Variation of dielectric constant (a) and dielectric loss (b) with the frequency of all the composite samples

3.6 Electrical Properties

The electrical properties such as conduction mechanism and leakage current behavior are significant to investigate for application of material in electronic devices. Figure 6 shows the leakage current characteristics of NBT-NFO composites under forward and reverse bias conditions measured at 200 V at room temperature. The J-E graph reveals that the leakage current density is directly proportional to the applied bias voltage confirming the ohmic behavior of samples in lower electric field regions. The observed conductivity values for (1-x) NBT-(x) NFO (x = 0.1 to 0.9) composites are 5 × 10⁻⁷, 7.57 × 10⁻⁷, 3.39 х10⁻⁶, 3.04 × 10⁻⁶, and 2.19 × 10⁻⁷Ω⁻¹cm⁻¹ respectively.
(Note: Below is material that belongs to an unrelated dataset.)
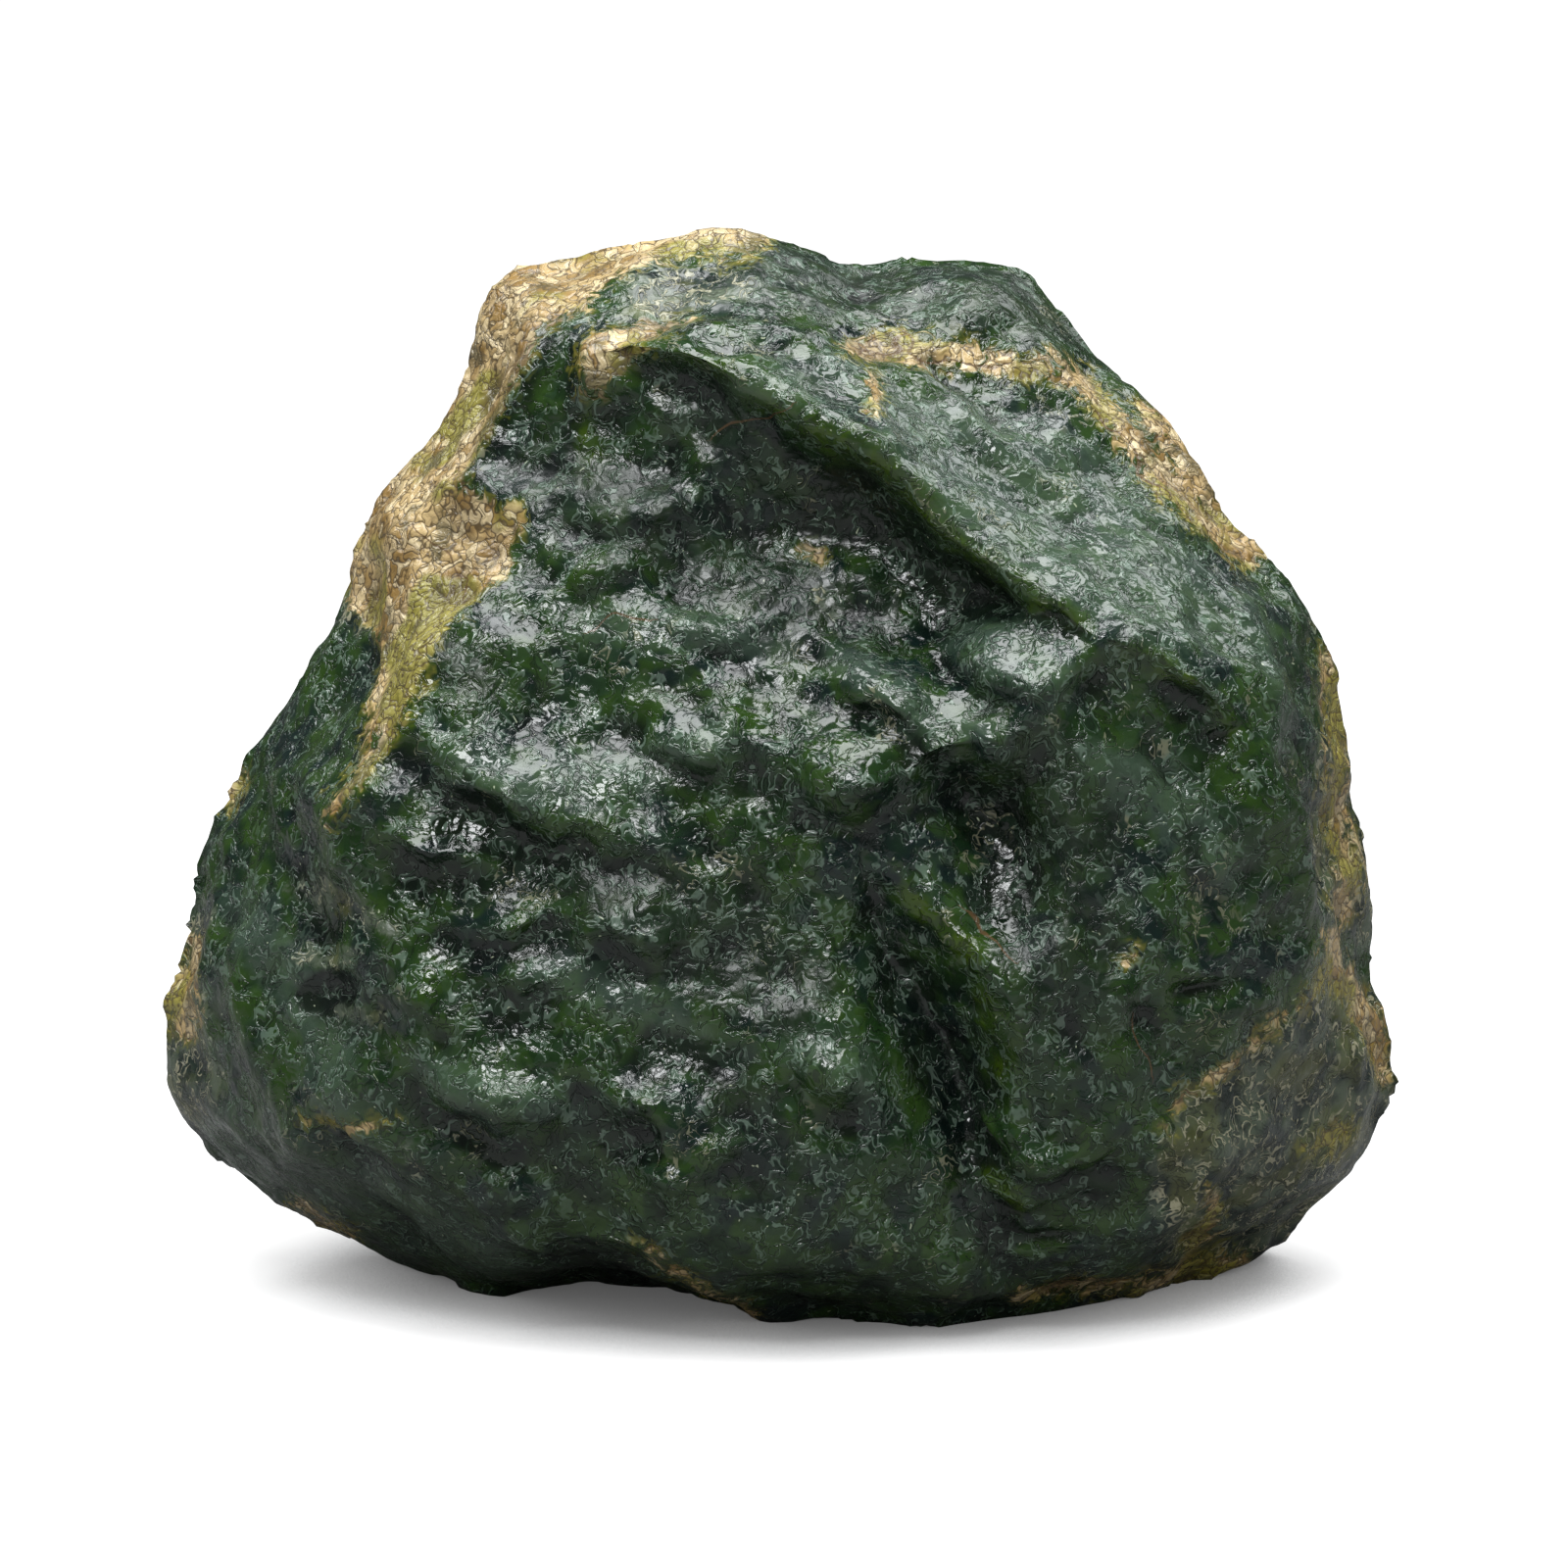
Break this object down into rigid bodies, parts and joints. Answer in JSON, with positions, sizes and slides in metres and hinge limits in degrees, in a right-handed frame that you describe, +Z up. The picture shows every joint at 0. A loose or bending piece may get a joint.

The conductivity increases with NFO content up to for 50NBT-50NFO sample and decreases for samples with higher NFO phase content. Similar behavior is also noticed in dielectric characteristic measurements. The result may be attributed to large grain size which contributes towards leakage current density due to less scattering of charge carriers. Also, the highest value of leakage current density is observed for sample with 50% of NiFe₂O₄ concentration and is attributed to inhomogeneous distribution of grains as revealed in SEM micrographs.

Fig. 6

Electric field vs. current density graph of all the composite samples

4 Conclusion

In this work, (1-x) Na_0.5Bi_0.5TiO₃ –(x) NiFe₂O₄ (x = 0.1, 0.3, 0.5, 0.7, and 0.9) composites were successfully prepared. The presence of both the parent compounds, i.e. ferroelectric NBT and ferrite NFO phases, in composite has been confirmed by XRD patterns and SEM micrographs. The well-saturated M–H hysteresis loops verify the ferromagnetic nature of all the multiferroic composites. The 50NBT-50NFO composition shows the highest value of dielectric constant and coercivity because of badly conducting grain boundaries confirmed by SEM micrograph.